DIRECTIVE: Find each line containing the string "model" and return it.

CAD and scene scripts:
>>>

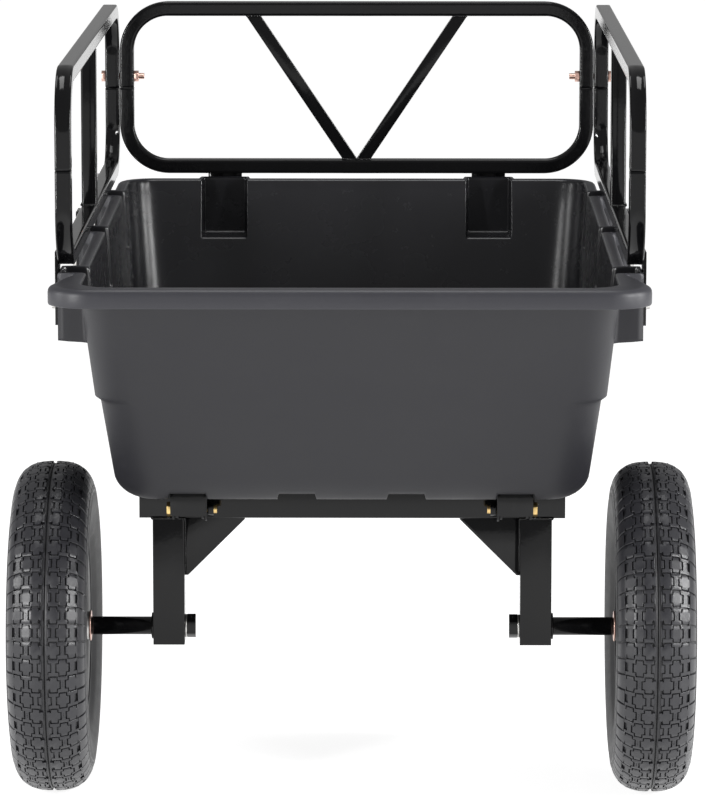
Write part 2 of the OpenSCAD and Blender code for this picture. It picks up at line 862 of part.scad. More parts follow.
module bearings(side) {
  color([0.8, 0.7, 0.65])
  on_axle(side) difference() {
    union() {
      rod_x(hub_in + 2, hub_in + 16, bearing_r);
      rod_x(hub_in, hub_in + 2, 18.5);
      rod_x(hub_out - 16, hub_out - 2, bearing_r);
      rod_x(hub_out - 2, hub_out, 18.5);
    }
    rod_x(hub_in - 5, hub_out + 5, axle_r + eps);
  }
}

module valve(side) {
  color([0.15, 0.15, 0.15])
  on_axle(side) translate([track_half, 0, 0]) rotate([90, 0, 0]) translate([0, 0, 84]) {
    rod_x(5, 12 + rim_sheet + 1.5, 4.9);
    rod_x(12 + rim_sheet + 1.4, 34, 3.5);
    rod_x(33.9, 40, 4);
  }
}

module rim_bolts(side) {
  color("silver")
  on_axle(side) translate([track_half, 0, 0]) rim_bolt_places() {
    translate([rim_sheet, 0, 0]) rotate([0, 90, 0]) bolt(4, 12);
    translate([-rim_sheet, 0, 0]) rotate([0, -90, 0]) hex(6, 7.4);
  }
}

module left_tyre() {
  tyre(-1);
}
module left_rim_inner() {
  rim_disc(-1, -1);
}
module left_rim_outer() {
  rim_disc(-1, 1);
}
module left_hub() {
  hub(-1);
}
module left_bearings() {
  bearings(-1);
}
module left_valve() {
  valve(-1);
}
module left_rim_bolts() {
  rim_bolts(-1);
}
module right_tyre() {
  tyre(1);
}
module right_rim_inner() {
  rim_disc(1, -1);
}
module right_rim_outer() {
  rim_disc(1, 1);
}
module right_hub() {
  hub(1);
}
module right_bearings() {
  bearings(1);
}
module right_valve() {
  valve(1);
}
module right_rim_bolts() {
  rim_bolts(1);
}

tub();
tub_rails();
tub_bolts();
tub_nuts();
striker();
front_rail_upper();
front_rail_lower();
front_rail_braces();
front_rail_tabs();
left_rail_upper();
left_rail_lower();
right_rail_upper();
right_rail_lower();
rail_mid_bars();
side_rail_tabs();
tab_screws();
corner_bolts();
corner_nuts();
cross_tube();
left_post();
right_post();
gussets();
tongue();
front_bolster();
hinge_brackets();
hinge_bolts();
hinge_nuts();
latch_plates();
latch_pedal();
latch_bolt();
latch_nut();
latch_spring();
spring_anchor();
hitch_plate_top();
hitch_plate_bottom();
hitch_bolts();
hitch_nuts();
pin_holder();
hitch_pin();
hitch_clip();
axle_bolts();
axle_sleeves();
axle_washers();
axle_nuts();
left_tyre();
left_rim_inner();
left_rim_outer();
left_hub();
left_bearings();
left_valve();
left_rim_bolts();
right_tyre();
right_rim_inner();
right_rim_outer();
right_hub();
right_bearings();
right_valve();
right_rim_bolts();
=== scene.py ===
"""Looks for a tow-behind dump cart: moulded tub, tube rails, tube frame and pneumatic wheels.

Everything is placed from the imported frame. Shapes are worked out in millimetres in the row frame
(+Y forward, +Z up) and turned into metres when a mesh is made."""
import json
import math

import bmesh
import bpy
import numpy as np
from mathutils import Matrix, Vector


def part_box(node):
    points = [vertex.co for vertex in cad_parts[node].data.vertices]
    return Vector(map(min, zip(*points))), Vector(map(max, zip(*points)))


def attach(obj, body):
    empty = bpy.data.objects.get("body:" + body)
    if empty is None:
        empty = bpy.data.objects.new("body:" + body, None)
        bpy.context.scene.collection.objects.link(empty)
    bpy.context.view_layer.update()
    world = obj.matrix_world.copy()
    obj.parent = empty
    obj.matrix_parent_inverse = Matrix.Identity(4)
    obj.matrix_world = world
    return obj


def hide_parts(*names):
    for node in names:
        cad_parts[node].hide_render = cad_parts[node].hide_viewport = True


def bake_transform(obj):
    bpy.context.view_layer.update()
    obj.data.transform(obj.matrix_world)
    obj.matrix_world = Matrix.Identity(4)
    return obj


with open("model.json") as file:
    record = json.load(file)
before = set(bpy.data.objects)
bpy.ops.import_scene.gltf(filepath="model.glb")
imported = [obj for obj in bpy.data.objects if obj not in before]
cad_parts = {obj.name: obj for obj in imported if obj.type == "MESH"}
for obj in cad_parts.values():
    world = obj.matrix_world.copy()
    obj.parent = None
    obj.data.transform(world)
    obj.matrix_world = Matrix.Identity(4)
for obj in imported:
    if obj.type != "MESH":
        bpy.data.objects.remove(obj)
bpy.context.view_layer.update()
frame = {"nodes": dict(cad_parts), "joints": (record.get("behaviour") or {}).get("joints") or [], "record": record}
NODES = frame["nodes"]
MM = 0.001


# ---------------------------------------------------------------- small helpers

def node_box(name):
    """Lowest and highest corner of a CAD node, in millimetres."""
    low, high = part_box(name)
    return np.array(low) / MM, np.array(high) / MM


def joint(name):
    """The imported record's row of one joint."""
    return next(j for j in frame["joints"] if j["name"] == name)


def ease(t):
    """Smooth step from 0 to 1."""
    t = np.clip(t, 0.0, 1.0)
    return t * t * (3 - 2 * t)


def lerp(a, b, t):
    return a + (b - a) * t


def linked(name, data):
    """A new object in the scene."""
    made = bpy.data.objects.new(name, data)
    bpy.context.scene.collection.objects.link(made)
    return made


def smooth(piece, sharp_degrees=None):
    """Smooth shading, with sharp edges past an angle if one is given."""
    piece.data.polygons.foreach_set("use_smooth", [True] * len(piece.data.polygons))
    if sharp_degrees:
        piece.data.set_sharp_from_angle(angle=math.radians(sharp_degrees))


def new_object(name, vertices, faces):
    """A smooth mesh object from points in millimetres."""
    mesh = bpy.data.meshes.new(name)
    mesh.from_pydata((np.asarray(vertices, float) * MM).tolist(), [], faces)
    mesh.validate()
    piece = linked(name, mesh)
    smooth(piece)
    mesh.update()
    return piece


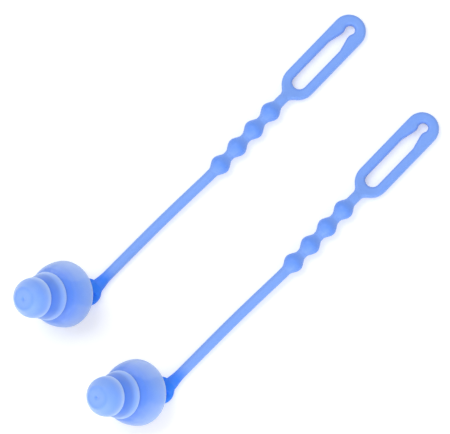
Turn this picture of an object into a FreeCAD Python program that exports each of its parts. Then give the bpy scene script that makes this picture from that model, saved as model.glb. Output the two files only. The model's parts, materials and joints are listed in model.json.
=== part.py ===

<<<

EXERCISE SOLUTION:
with open("model.json") as file:
bpy.ops.import_scene.gltf(filepath="model.glb")
Turn this picture of an object into a FreeCAD Python program that exports each of its parts. Then give the bpy scene script that makes this picture from that model, saved as model.glb. Output the two files only. The model's parts, materials and joints are listed in model.json.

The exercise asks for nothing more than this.